Pros: Free Wi-Fi, Cozy atmosphere, quiet, open late, outdoor seating, bar seating, good tea selection
Cons: Funny smell, some of the couches and chairs are a little too old and soft

The Governor's Cup
I believe this is Salem's oldest coffee shop. Legend has it that one of our governor's used to get his coffee there every morning. It is located in a beautiful old building on Court Street with brick walls and an upstairs loft. This is the hangout of a lot of Willamette University students. They are open late and you will often see people studying or reading in its (sometimes) quiet atmosphere. They roast their own beans on site, so you can sometimes smell the roasting coffee in the neighborhood. Old wooden tables and some couches make this a pretty comfortable place to hang out, although the couches could use an update. Or a cleaning at least.

Pros: Free Wi-Fi, a couple of comfy couches, delicious sugar-free mocha, open late
Cons: Not many food options, not very many plug ins for computers
Other: Sometimes it is packed to the gills and noisy, usually with Willamette students. This could be a pro or con depending on what you're looking for.

Starbucks - Liberty Plaza
This Starbucks is also known as "the big Starbucks," or "the one with comfy chairs." This is to distinguish it from the one on the other end of the block. This is a traditional Starbucks with a few comfy chairs, but mostly small tables. It is not exactly quiet, usually, but the acoustics aren't as bad as the Beanery on Liberty St. This Starbucks always has a mix of business types, retired types, and Willamette students.

Pros: You know what you're getting even if its mediocre, soft chairs, outside seating
Cons: You pay for Wi-Fi, it is usually cold inside.

Starbucks - Liberty and Court Street Corner
Also known as "the small Starbucks" or "the one without comfy chairs." It is mainly a morning coffee stop for downtown and state workers. The other group that hangs out there regularly are the Harley riders. They usually sit outside, probably so they can watch their bikes. :) This is just your typical small Starbucks with a window bar and a few small tables. It was recently remodeled and is nice and new.

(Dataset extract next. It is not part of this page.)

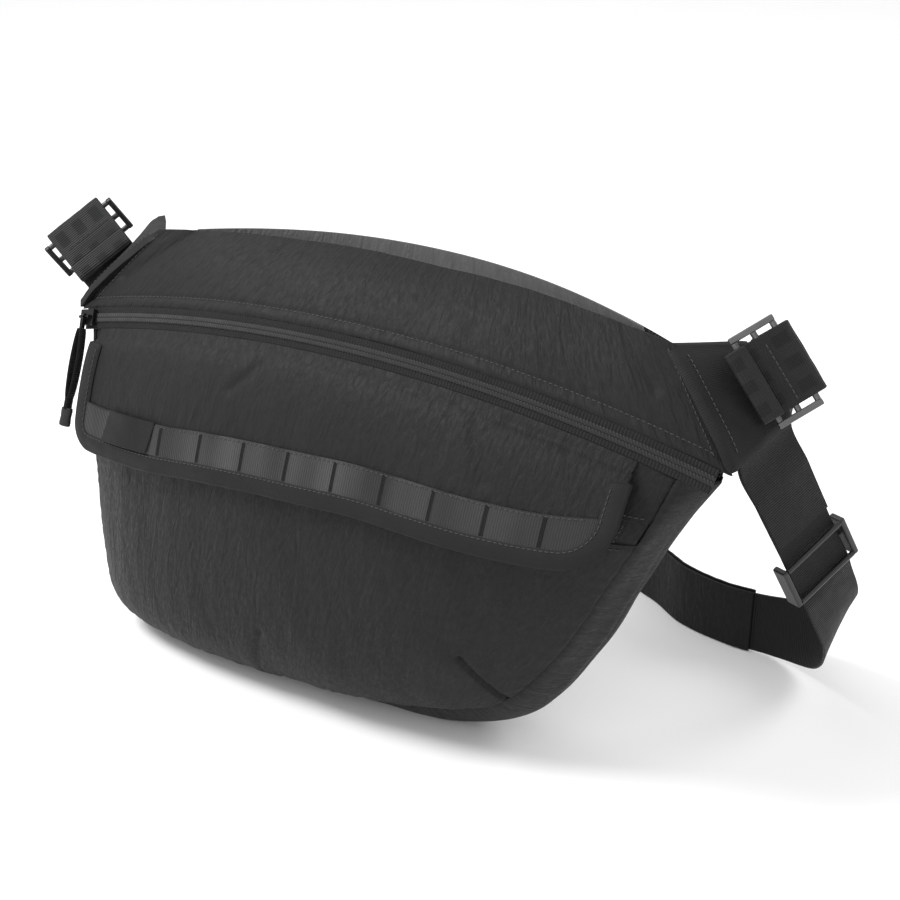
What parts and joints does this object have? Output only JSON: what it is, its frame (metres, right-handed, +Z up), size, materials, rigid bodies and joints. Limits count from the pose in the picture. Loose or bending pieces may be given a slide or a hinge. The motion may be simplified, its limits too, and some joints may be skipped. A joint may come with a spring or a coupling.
{
  "type": "sling bag",
  "caption": "Cross-body sling bag with a curved main zip, a flapped front pocket, a rear slip pocket and an adjustable webbing strap.",
  "frame": {"origin": "on the flat underside of the bag, below the middle of its main zip", "axes": "+Z up, -Y out of the front panel, +X to the right as the front is seen"},
  "size_m": [0.5118, 0.2933, 0.2694],
  "materials": {
    "shell_fabric": "crinkled woven nylon, dull sheen",
    "binding": "plain weave tape",
    "webbing": "ribbed webbing, satin",
    "thread": "sewing thread",
    "label": "smooth blank woven label",
    "air_mesh": "spacer mesh",
    "foam": "closed-cell foam",
    "grey_lining": "plain grey lining",
    "lining": "plain lining",
    "wing_fabric": "ribbed heavy fabric",
    "metal": "satin metal",
    "metal_black": "black painted metal",
    "buckle_plastic": "satin moulded plastic",
    "zip_tape": "woven zip tape",
    "zip_coil": "nylon coil",
    "pull_cord": "braided cord",
    "pull_grip": "moulded grip"
  },
  "bodies": {
    "bag": {"gusset": "shell_fabric", "front_panel_lower": "shell_fabric", "front_panel_upper": "shell_fabric", "yoke_panel": "shell_fabric", "flap_root": "shell_fabric", "pocket_zip_end_tab": "binding", "back_panel": "air_mesh", "back_foam": "foam", "rear_pocket_lining": "grey_lining", "main_lining": "lining", "front_pocket_lining": "lining", "front_seam_binding": "binding", "back_seam_binding": "binding", "wing_right": "wing_fabric", "wing_left": "wing_fabric", "tab_right": "webbing", "tab_left": "webbing", "tab_hem_right": "webbing", "tab_hem_left": "webbing", "zip_tape_upper": "zip_tape", "zip_tape_lower": "zip_tape", "zip_coil": "zip_coil", "pocket_zip_tapes": "zip_tape", "pocket_zip_coil": "zip_coil", "shoulder_strap": "webbing", "strap_return": "webbing", "strap_sleeve": "shell_fabric"},
    "zip_slider": {"zip_slider": "metal_black"},
    "zip_pull": {"zip_pull_link": "metal_black", "zip_pull_cord": "pull_cord", "zip_pull_grip": "pull_grip"},
    "pocket_slider": {"pocket_zip_slider": "metal_black"},
    "flap": {"flap_shell": "shell_fabric", "flap_binding": "binding", "flap_webbing": "webbing", "flap_bartacks": "thread", "flap_label": "label"},
    "left_buckle": {"buckle_left": "buckle_plastic"},
    "right_buckle": {"buckle_right": "metal"},
    "tri_glide": {"tri_glide": "buckle_plastic"}
  },
  "joints": [
    {"name": "main_zip_slide", "type": "hinge", "parent": "bag", "child": "zip_slider", "pos_m": [0, 0.22255, -0.55265], "axis": [0, 0.9487, 0.3162], "range_deg": [0, 29.71], "deforming": ["zip_pull_cord", "zip_pull_grip"]},
    {"name": "zip_pull_swing", "type": "hinge", "parent": "zip_slider", "child": "zip_pull", "pos_m": [-0.21031, -0.02769, 0.19968], "axis": [-1, 0, 0], "range_deg": [-3, 120]},
    {"name": "pocket_zip_slide", "type": "hinge", "parent": "bag", "child": "pocket_slider", "pos_m": [0.0084, 0.59786, -0.13981], "axis": [-0.0564, 0.4206, 0.9055], "range_deg": [0, 25.31]},
    {"name": "flap_lift", "type": "hinge", "parent": "bag", "child": "flap", "pos_m": [0, -0.0485, 0.203], "axis": [-1, 0, 0], "range_deg": [0, 150]},
    {"name": "left_buckle_swing", "type": "hinge", "parent": "bag", "child": "left_buckle", "pos_m": [-0.24951, 0.01136, 0.24025], "axis": [0.5012, 0.6472, 0.5744], "range_deg": [-6, 60]},
    {"name": "right_buckle_slide", "type": "slide", "parent": "bag", "child": "right_buckle", "axis": [0.5925, 0.6528, 0.472], "range_m": [-0.003, 0.004]},
    {"name": "tri_glide_slide", "type": "slide", "parent": "bag", "child": "tri_glide", "axis": [0.2078, 0.4375, -0.8749], "range_m": [-0.008, 0.008]}
  ]
}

Pros: You know what you're getting even if it's mediocre, outside seating
Cons: You pay for Wi-Fi, very small, very little seating

Well, I think that's it for the downtown core area. Of course there are others around the Salem area, but that will have to be another post.

Saturday, August 9, 2008

Summer in the City Festival - Salem, Oregon

Something very good is happening in Salem. People are planning events and other people are coming out of the woodwork to check them out! It's exciting to see people in the streets of downtown Salem.

The festival goes all weekend and has a lot of great music and food to try out. There are three music stages, one whole block of wine tasting, a beer garden, and lots of great food from downtown restaurants. One of my favorite things about the layout of the event is that the beer and wine areas were set up near the stages so that you could enjoy music and drinks at the same time. The stages were not actually inside the drinking areas though, so anyone could get close to the music. Also, the children's area had its own street so the kids could go crazy and not disturb the music listeners.

There are also a lot of businesses taking advantage of the crowds downtown with sidewalk sales so there's lots to see, do, and buy down there this weekend. It takes me back to the days when the sidewalk sale downtown was a highlight of the summer.

Summer In The City was planned and organized by Go Downtown! headed up by Suzie Bicknell and I was very impressed with the organization and the layout of the event. One of the problems with events in the past is that no one would go out of the box and take on the likes of city council, OLCC and other entities to get things moving in a more modern direction. We were stuck in a small town mentality for too long. Thank heavens we are moving into big city mode. Or at least medium city mode. :) Thank you, Suzie and Salem.

I hope this event becomes synonomous with Salem in the summertime. We need fun events to bring people out to explore our own little city. This is a great start.